This was LIGO (US) + Virgo (EU) + 70 ground- and space-based observatories
collaboration:

[http://www.ligo.org/](http://www.ligo.org/)

[http://www.virgo-gw.eu/](http://www.virgo-gw.eu/)

------
smortaz
Relevant: if you want run their actual code via your browser, check out their
jupyter notebooks:

[https://notebooks.azure.com/roywilliams/libraries/LIGOOpenSc...](https://notebooks.azure.com/roywilliams/libraries/LIGOOpenScienceCenter)

Click View to read or Clone to make your own copy and run.

------
occultist_throw
BTW, this is also the basis of a story by Greg Egan. Diaspora. (Aside: I
highly recommend Greg Egan's work, especially Diaspora)

The claim he makes in the fiction novel, is that a neutron star-neutron star
collision event would be enough energy to sterilize 100 light year radius
around the event. The one in the novel happens closer than 100ly.
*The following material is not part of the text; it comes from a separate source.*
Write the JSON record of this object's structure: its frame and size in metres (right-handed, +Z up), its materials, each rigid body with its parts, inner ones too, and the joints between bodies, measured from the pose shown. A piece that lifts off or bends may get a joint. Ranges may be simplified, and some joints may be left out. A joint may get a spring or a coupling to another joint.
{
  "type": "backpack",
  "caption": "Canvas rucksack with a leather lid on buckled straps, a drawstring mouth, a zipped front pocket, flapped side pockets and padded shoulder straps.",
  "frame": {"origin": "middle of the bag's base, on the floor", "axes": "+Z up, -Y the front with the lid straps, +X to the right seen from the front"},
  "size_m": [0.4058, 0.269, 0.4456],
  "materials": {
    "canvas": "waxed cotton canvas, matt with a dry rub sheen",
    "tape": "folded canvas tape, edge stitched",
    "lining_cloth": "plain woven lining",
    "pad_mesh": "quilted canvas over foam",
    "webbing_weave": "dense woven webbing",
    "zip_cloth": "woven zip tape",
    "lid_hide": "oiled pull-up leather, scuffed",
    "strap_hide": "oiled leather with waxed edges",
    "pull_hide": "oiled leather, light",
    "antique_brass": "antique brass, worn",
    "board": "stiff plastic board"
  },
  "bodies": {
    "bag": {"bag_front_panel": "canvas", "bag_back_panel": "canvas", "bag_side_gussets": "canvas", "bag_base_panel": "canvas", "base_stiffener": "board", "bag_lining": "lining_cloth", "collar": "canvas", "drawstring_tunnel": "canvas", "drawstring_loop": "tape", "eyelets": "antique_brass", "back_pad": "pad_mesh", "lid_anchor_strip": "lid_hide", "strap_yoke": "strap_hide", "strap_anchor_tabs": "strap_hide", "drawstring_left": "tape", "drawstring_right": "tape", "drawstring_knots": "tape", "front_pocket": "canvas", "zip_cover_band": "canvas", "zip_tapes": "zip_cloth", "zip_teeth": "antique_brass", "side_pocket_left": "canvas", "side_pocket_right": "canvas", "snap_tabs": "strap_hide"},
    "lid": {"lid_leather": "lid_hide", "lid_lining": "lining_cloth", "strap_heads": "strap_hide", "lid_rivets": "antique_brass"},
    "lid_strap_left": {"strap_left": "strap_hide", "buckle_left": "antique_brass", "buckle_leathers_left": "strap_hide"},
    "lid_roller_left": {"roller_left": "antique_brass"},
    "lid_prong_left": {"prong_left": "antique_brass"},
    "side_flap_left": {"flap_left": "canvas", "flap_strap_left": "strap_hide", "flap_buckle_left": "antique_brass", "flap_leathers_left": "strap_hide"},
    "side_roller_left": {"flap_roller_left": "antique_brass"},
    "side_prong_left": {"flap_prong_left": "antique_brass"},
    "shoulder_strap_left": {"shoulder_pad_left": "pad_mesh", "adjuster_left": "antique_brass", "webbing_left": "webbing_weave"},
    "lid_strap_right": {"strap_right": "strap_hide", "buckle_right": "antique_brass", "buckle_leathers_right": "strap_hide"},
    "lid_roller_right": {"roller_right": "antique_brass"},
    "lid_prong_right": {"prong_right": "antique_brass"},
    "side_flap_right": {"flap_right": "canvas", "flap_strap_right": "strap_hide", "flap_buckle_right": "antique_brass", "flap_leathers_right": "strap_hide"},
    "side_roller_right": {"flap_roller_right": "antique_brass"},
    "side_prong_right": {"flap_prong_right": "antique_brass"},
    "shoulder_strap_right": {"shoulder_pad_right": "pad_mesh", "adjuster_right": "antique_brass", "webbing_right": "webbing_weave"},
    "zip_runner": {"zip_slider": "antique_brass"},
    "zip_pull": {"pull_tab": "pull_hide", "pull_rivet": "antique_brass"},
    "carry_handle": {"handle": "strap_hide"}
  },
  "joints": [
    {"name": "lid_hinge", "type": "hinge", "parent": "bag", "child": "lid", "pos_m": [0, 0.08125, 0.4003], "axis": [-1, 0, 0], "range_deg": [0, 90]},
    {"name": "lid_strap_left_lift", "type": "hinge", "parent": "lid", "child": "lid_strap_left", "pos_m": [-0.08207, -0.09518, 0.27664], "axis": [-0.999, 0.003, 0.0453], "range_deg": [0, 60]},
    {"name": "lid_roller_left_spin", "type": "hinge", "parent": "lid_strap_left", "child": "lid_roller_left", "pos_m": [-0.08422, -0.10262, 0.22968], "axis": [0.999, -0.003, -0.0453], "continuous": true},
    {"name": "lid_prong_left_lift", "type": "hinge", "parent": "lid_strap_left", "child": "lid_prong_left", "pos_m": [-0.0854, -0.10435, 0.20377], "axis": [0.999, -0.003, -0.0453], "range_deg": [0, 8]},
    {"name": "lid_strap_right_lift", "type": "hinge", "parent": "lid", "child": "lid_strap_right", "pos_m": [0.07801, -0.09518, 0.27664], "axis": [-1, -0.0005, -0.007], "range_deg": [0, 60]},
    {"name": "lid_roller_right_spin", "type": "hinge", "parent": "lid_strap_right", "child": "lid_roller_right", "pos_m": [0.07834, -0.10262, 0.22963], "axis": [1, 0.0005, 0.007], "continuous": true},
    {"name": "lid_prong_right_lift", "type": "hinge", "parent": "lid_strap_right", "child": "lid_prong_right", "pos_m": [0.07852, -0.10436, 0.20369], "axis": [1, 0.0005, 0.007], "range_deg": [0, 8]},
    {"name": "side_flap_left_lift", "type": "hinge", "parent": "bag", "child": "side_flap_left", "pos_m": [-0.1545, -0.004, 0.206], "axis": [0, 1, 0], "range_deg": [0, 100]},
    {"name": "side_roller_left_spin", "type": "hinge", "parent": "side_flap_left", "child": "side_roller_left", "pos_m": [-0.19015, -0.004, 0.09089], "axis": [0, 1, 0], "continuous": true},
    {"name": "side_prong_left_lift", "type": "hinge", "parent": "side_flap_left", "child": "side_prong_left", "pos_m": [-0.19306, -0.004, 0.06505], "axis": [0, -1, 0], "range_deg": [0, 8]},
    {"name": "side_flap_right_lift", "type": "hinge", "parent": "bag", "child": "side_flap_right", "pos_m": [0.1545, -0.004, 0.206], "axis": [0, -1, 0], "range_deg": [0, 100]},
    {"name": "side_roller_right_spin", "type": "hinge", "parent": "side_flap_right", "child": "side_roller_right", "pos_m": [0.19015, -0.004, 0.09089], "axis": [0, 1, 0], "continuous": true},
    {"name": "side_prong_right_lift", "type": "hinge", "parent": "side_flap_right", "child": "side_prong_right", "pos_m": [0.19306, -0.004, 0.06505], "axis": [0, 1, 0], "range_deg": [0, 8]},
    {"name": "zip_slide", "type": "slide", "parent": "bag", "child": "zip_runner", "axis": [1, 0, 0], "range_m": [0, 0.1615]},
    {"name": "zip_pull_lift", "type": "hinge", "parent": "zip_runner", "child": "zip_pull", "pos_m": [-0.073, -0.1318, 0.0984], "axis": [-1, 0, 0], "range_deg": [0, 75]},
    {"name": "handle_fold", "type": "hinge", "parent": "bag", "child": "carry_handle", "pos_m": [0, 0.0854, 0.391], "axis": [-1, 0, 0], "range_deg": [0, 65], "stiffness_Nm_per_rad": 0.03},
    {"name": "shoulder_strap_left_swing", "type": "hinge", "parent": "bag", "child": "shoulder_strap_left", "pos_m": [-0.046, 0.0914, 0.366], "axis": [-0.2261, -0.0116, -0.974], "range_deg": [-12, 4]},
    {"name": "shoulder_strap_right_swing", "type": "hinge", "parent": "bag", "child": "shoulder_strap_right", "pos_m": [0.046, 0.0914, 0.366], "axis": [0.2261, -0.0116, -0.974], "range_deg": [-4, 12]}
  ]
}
[http://www.gregegan.net/DIASPORA/DIASPORA.html](http://www.gregegan.net/DIASPORA/DIASPORA.html)

------
gigatexal
As a fan of the Astro-sciences I am so glad to be alive. I have all the
confidence that within my lifetime hopefully (next 50 years hopefully) we will
see great things maybe even a unification relativity and quantum mechanics.

------
Gravityloss
Can some astronomer or physicist actually make an image where the source is
marked? All I see is some stars and a galaxy which is basically and some
textual explanation where I should look for it.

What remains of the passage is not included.